Besides solving the loading of the data towards a distributed infrastructure, we developed an implementation of the WOFOST model that combines high numerical performance with the integration of Spark allowing it to be “applied” onto the Spark data frame. In this approach, a row in the Spark data frame is taken by the WOFOST model and the row contents are unpacked and used as input for running the simulation. Given the inherent distributed nature of Spark, this means that WOFOST simulations can be distributed across all the available cluster nodes. Outputs from the WOFOST simulations, are collected back into a Spark data frame which allows further post-processing or exporting (e.g. into a NoSQL database) for future analysis.

Performance gains

Together with UBITech we tested the performance of our system on several configurations ranging from high performance laptops to a small Kubernetes cluster in order to ensure that this system could robustly function under different architectures. Moreover, we compared it with the current approach used by JRC MARS which is based on directly loading from a relational database and a manual split of tasks across crop simulation processes. The table below demonstrates that the approach we developed is already 6x times faster in raw processing speed when run on equivalent hardware compared to the current JRC-MARS approach (green cells). This includes the export of JSON data from the relational database. On more modern hardware (Core i9 processor) a further 5x increase in speed is obtained.
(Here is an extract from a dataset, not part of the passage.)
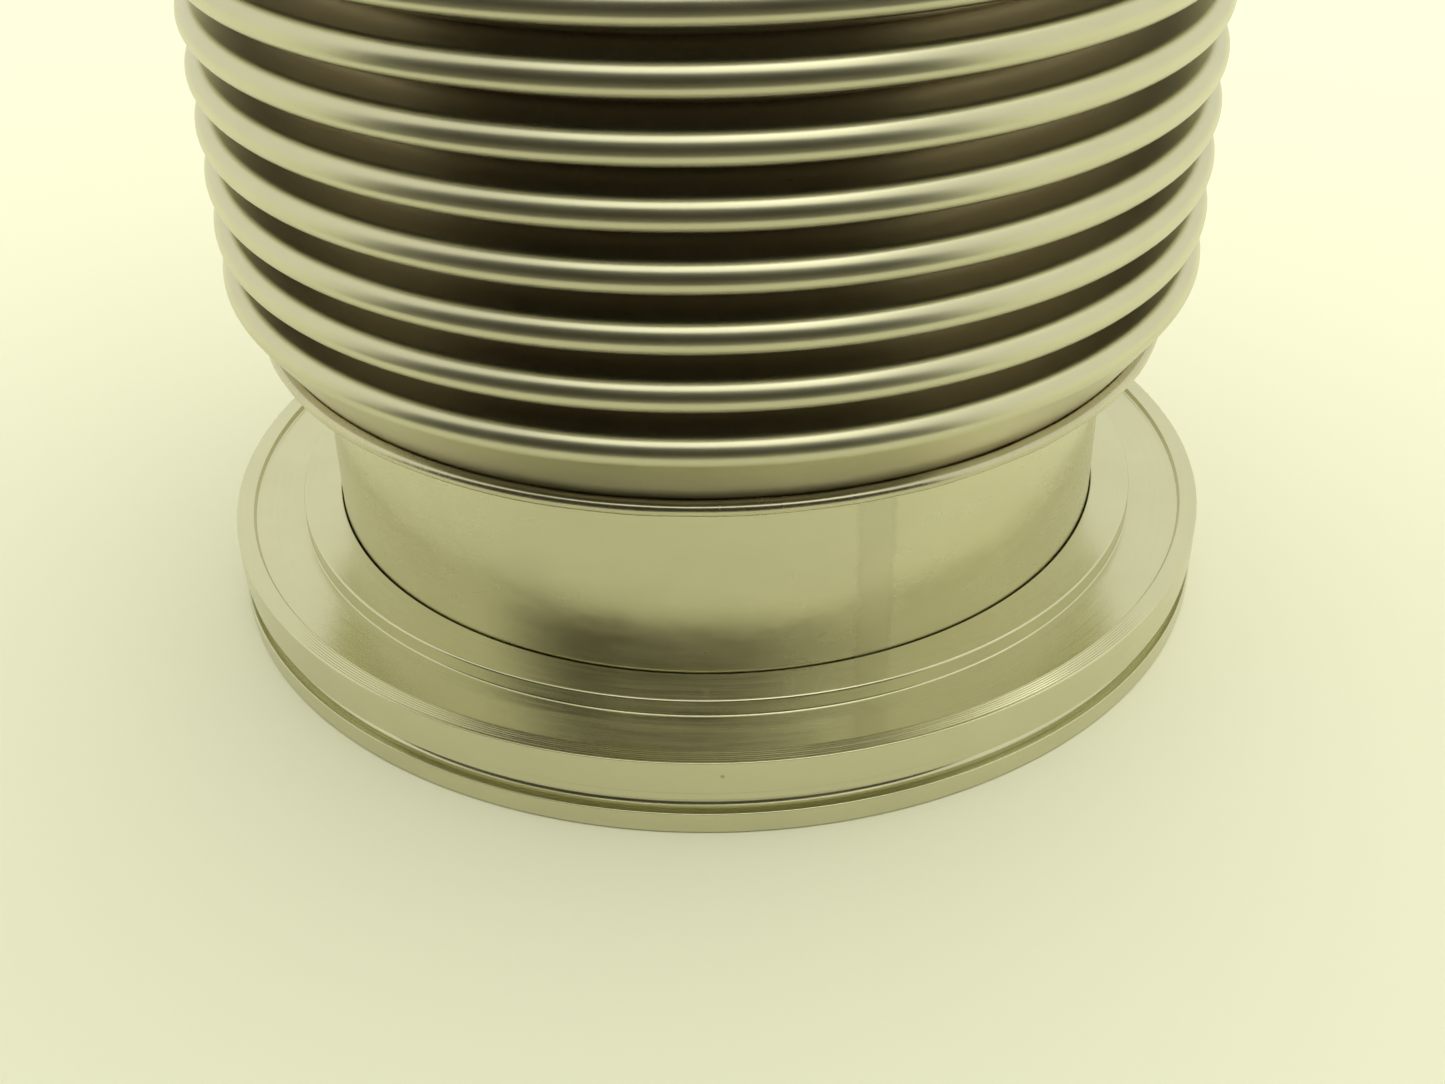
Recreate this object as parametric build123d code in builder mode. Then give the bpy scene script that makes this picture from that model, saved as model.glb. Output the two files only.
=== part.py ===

Another important aspect of our approach is the ability to scale across multiple nodes. This was tested using a spark cluster running on top of Kubernetes (figure 1). The results demonstrate that the system has the ability to scale seamlessly over multiple nodes in the cluster which confirms our approach. In this particular test, the use of a sharded MongoDB database did not increase performance but we suspect that the test set was still too small for the sharding to be beneficial.

Figure 1. Scaling behaviour of WOFOST Spark, including the option to use a sharded MongoDB.


The results from our demonstrator show that our approach successfully increases performance for processing of crop simulations for operational yield forecasting. It demonstrates that our system already has a 6-fold increase in raw performance while having the ability to scale across compute nodes leveraging the underlying Spark system. Since most of the data in the MongoDB database is static, only updates to the weather data are required in an operational setting which makes it easy to manage and operationalize. Further research is now focused at studying the scaling behaviour and finding efficient ways to post-process the model outputs.